When Humbert and Lolita are in the southwest, where are they? Arizona? Are they even in the southwest, where we expect them to be? Where they are given as being in the book and screenplay?

Fleeing Beardsley, Humbert and Lolita take off for California. Shots 406 through 410 (only one location of which is identified, that being in Newport, RI) are of highways backed by verdant foliage, then in shot 411 we are suddenly in a desert place with decidedly badland features in the distance. This is where the viewer may begin to wonder if they are being followed. By shot 412, Humbert seems to be aware as well, and though not much background location is shown, some features remind me of the Black Hills near Mount Rushmore. We already know that the rear screen projection location shots, on the way to the Enchanted Hunters Hotel, occur in the Black Hills of South Dakota. I have been able to confirm this with landscape features, signage, and buildings.

Then what do we see in shot 414?

Lolita

If we take a close look at the one sign clearly observable in the rear screen projection background, it reads Black Hills Cafe. Kubrick finally comes right out and says, "Black Hills. That's where you are." Beyond is what appears to be a GEM movie theater sign.

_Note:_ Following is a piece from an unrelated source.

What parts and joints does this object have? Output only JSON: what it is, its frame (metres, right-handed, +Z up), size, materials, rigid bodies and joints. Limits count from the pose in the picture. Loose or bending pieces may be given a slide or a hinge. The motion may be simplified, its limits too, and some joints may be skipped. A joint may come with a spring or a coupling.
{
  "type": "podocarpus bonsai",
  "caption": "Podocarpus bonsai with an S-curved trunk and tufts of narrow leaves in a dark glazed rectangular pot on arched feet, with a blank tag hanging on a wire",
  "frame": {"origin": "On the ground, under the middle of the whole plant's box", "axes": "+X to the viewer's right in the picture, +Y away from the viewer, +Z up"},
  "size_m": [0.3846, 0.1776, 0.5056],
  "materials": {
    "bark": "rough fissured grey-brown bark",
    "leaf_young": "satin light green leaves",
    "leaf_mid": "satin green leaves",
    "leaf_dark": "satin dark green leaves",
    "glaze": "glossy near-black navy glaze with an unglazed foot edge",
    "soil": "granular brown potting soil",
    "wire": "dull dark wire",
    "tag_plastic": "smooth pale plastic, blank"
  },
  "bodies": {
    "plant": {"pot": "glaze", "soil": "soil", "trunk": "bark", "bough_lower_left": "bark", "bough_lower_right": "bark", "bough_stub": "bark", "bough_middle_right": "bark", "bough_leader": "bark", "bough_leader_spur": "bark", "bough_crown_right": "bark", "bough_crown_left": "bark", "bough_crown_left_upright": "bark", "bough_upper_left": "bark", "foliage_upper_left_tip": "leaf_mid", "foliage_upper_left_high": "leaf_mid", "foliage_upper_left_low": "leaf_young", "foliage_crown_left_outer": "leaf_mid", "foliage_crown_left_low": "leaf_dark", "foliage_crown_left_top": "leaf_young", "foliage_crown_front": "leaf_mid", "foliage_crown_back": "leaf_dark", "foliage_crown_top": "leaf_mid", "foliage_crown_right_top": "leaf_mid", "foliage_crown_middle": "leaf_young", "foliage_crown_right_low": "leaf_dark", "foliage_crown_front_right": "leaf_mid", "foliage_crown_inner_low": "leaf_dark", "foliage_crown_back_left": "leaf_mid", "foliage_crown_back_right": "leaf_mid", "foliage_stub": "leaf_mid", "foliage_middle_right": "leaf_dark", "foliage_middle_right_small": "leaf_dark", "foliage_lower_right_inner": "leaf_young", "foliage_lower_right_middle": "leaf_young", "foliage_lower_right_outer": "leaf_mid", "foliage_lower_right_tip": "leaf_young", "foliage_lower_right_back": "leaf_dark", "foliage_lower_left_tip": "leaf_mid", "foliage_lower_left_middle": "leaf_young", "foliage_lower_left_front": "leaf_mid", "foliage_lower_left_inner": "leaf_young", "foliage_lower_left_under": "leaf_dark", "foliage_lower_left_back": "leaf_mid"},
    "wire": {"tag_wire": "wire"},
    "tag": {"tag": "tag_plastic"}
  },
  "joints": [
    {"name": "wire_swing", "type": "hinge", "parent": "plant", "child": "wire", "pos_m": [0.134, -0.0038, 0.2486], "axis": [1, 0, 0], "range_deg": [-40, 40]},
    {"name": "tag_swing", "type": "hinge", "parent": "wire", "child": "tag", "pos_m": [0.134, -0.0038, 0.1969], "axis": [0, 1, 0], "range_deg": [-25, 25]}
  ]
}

The next scene takes place at a gas station, shot in England, then we are back to the badlands where Humbert becomes absolutely confident they are being followed.

From the first time I saw Lolita on I assumed that location shots 411, 423, 427 and the rear screen projection shots 424-431 were taken in the Painted Desert/Petrified Forest area of Arizona. I've been through there three times. I've photographed the hills there. I should have known better.

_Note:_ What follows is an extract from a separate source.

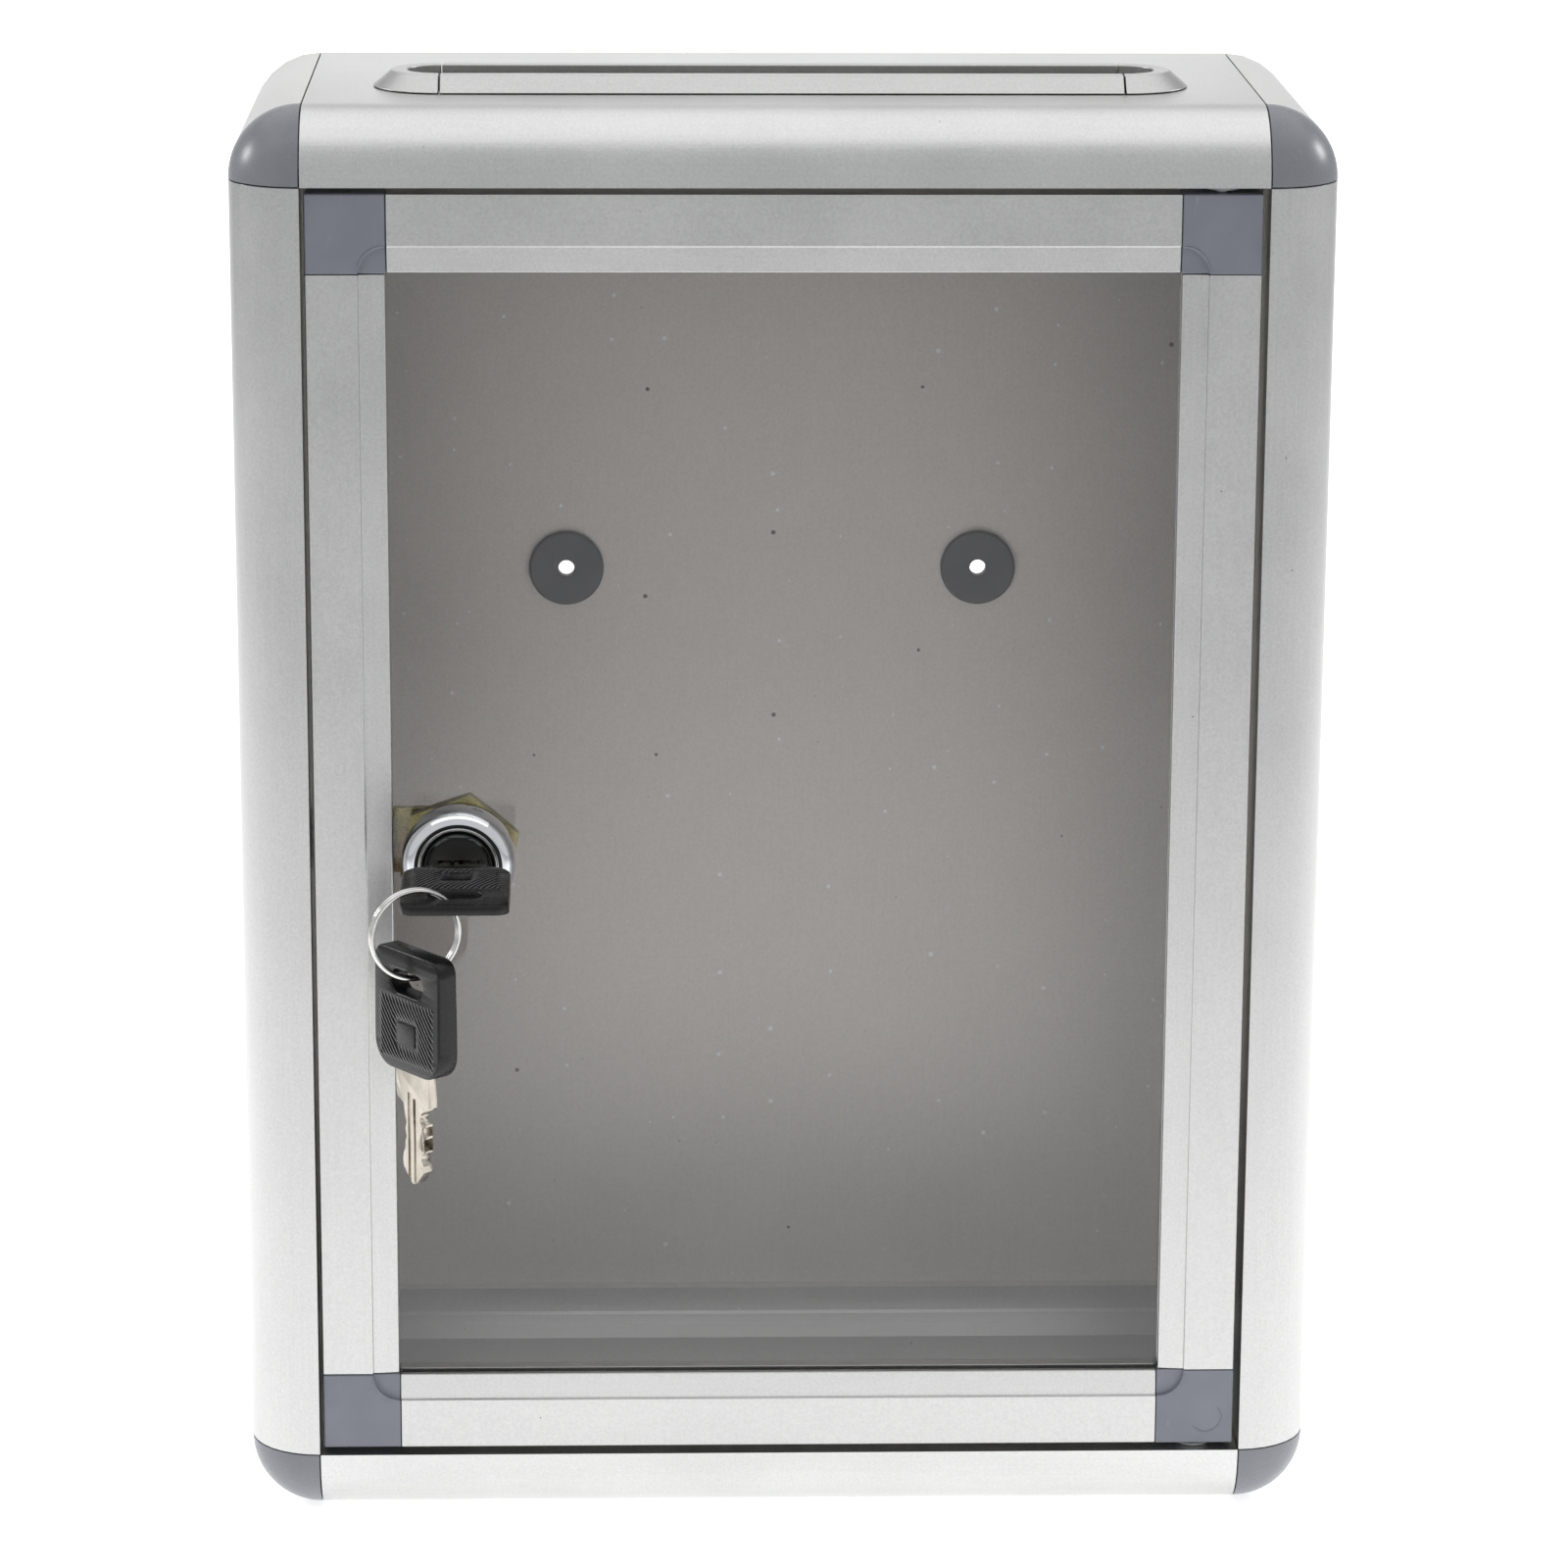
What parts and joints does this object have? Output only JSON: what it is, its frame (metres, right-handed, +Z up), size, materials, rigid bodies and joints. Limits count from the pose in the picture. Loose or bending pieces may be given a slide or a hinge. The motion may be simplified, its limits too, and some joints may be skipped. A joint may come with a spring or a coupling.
{
  "type": "donation box",
  "caption": "Flat aluminium donation box with rounded edges, a clear lockable front door, a raised coin slot on top, and keys on a split ring in its cam lock.",
  "frame": {"origin": "centre of the base, on the surface that the box stands on", "axes": "+X to the right seen from the front, -Y to the front, +Z up"},
  "size_m": [0.225, 0.137, 0.3035],
  "materials": {
    "satin_aluminium": "satin pearl anodised",
    "grey_plastic": "fine moulded texture",
    "dark_plastic": "moulded",
    "black_plastic": "moulded, with a hatched grip",
    "clear_acrylic": "clear polished",
    "bright_chrome": "polished",
    "black_lock": "satin black",
    "nickel_steel": "nickel plated",
    "zinc_steel": "zinc plated",
    "yellow_zinc": "yellow passivated zinc"
  },
  "bodies": {
    "case": {"top_wall": "satin_aluminium", "bottom_wall": "satin_aluminium", "left_wall": "satin_aluminium", "right_wall": "satin_aluminium", "corner_post_top_left": "satin_aluminium", "corner_post_top_right": "satin_aluminium", "corner_post_bottom_left": "satin_aluminium", "corner_post_bottom_right": "satin_aluminium", "corner_cap_top_left": "grey_plastic", "corner_cap_top_right": "grey_plastic", "corner_cap_bottom_left": "grey_plastic", "corner_cap_bottom_right": "grey_plastic", "back_panel": "satin_aluminium", "panel_screw_top_left": "zinc_steel", "panel_screw_top_right": "zinc_steel", "panel_screw_bottom_left": "zinc_steel", "panel_screw_bottom_right": "zinc_steel", "wall_grommet_left": "dark_plastic", "wall_grommet_right": "dark_plastic", "slot_trim_front": "satin_aluminium", "slot_trim_rear": "satin_aluminium", "slot_trim_left": "satin_aluminium", "slot_trim_right": "satin_aluminium", "hinge_bush_top": "dark_plastic", "hinge_bush_bottom": "dark_plastic"},
    "door": {"door_rail_top": "satin_aluminium", "door_rail_bottom": "satin_aluminium", "door_stile_left": "satin_aluminium", "door_stile_right": "satin_aluminium", "door_corner_top_left": "grey_plastic", "door_corner_top_right": "grey_plastic", "door_corner_bottom_left": "grey_plastic", "door_corner_bottom_right": "grey_plastic", "door_pane": "clear_acrylic", "hinge_pin_top": "zinc_steel", "hinge_pin_bottom": "zinc_steel", "lock_housing": "bright_chrome", "lock_nut": "yellow_zinc"},
    "lock_plug": {"lock_plug": "black_lock", "lock_cam": "yellow_zinc", "cam_nut": "yellow_zinc"},
    "key": {"key_blade": "nickel_steel", "key_bow": "black_plastic"},
    "key_ring": {"key_ring": "nickel_steel"},
    "spare_key": {"spare_key_blade": "nickel_steel", "spare_key_bow": "black_plastic"}
  },
  "joints": [
    {"name": "door_hinge", "type": "hinge", "parent": "case", "child": "door", "pos_m": [0.0881, -0.042, 0.15], "axis": [0, 0, 1], "range_deg": [0, 115]},
    {"name": "lock_turn", "type": "hinge", "parent": "door", "child": "lock_plug", "pos_m": [-0.0669, -0.0475, 0.145], "axis": [0, 1, 0], "range_deg": [0, 90]},
    {"name": "key_pull", "type": "slide", "parent": "lock_plug", "child": "key", "axis": [0, -1, 0], "range_m": [0, 0.03]},
    {"name": "ring_swing", "type": "hinge", "parent": "key", "child": "key_ring", "pos_m": [-0.0749, -0.0792, 0.14765], "axis": [0.9397, 0.342, 0], "range_deg": [-4, 4]},
    {"name": "spare_key_swing", "type": "hinge", "parent": "key_ring", "child": "spare_key", "pos_m": [-0.0749, -0.0792, 0.12985], "axis": [0.9397, 0.342, 0], "range_deg": [-12, 12]}
  ]
}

Because finally I had a moment of lucidity and it hit me that there is nothing really like these formations in the Painted Desert, not on this scale, and the road that Humbert and Lolita drive in the is not at all like the road that takes one through the Painted Desert. This twisty-turny highway is not there.

These monstrous features looked like, instead, the Badlands of South Dakota.

These are the Badlands of South Dakota.

Lolita

Above is shot 427 from Lolita. Below is a Google maps screengrab of the Badlands.

Lolita

This is not an exact match but these are most definitely the Badlands of South Dakota where Humbert and Lolita have their tire blow out, pull over to the side of the road, and the car that has been behind them pulls over as well then turns and drives away. They would be on Highway 240, which carries on the 24/42 theme Kubrick has used throughout the film, the Haze household's number being 242, the room where they stayed at the Enchanted Hunters Hotel being 242. They are unable to escape this numerological prison that haunts Humbert in the novel as 342. They are unable to give fate the slip.

A mystery was which Black Hills Cafe this is? There were four Black Hills Cafes that appeared to have been owned by the same family. I researched and found pics of the cafes in Deadwood and Custer and they didn't match, but the mountains at Deadwood were close. I'd not seen what the cafes would have looked like in NewCastle, Wyoming and Chamberlain, SD but the mountains in the background from NewCastle looked less promising and the surrounding landscape for Chamberlain wasn't a match. Another town with the right kind of mountains in relation to Main Street was Hill City, South Dakota. I only accidentally looked at Hill City, South Dakota because I thought a photo presented it as having a Black Hills Cafe when instead it was a Hill City Cafe. So no match there. I should have downloaded that photo as it's no longer on the web. Hill City's Main Street has changed dramatically, it's a town that has almost completely replaced the buildings along Main Street.

Below is the Black Hills Cafe that was in Deadwood. Not the place. The sign just misses, and the buildings are all physically connected whereas in the film many of the buildings/shops are not connected.

Lolita

So close! It was driving me nuts. I knew that none of the original Black Hills Cafes were the cafe in the movie. And I knew that cafe in the movie had to be in the Black Hills.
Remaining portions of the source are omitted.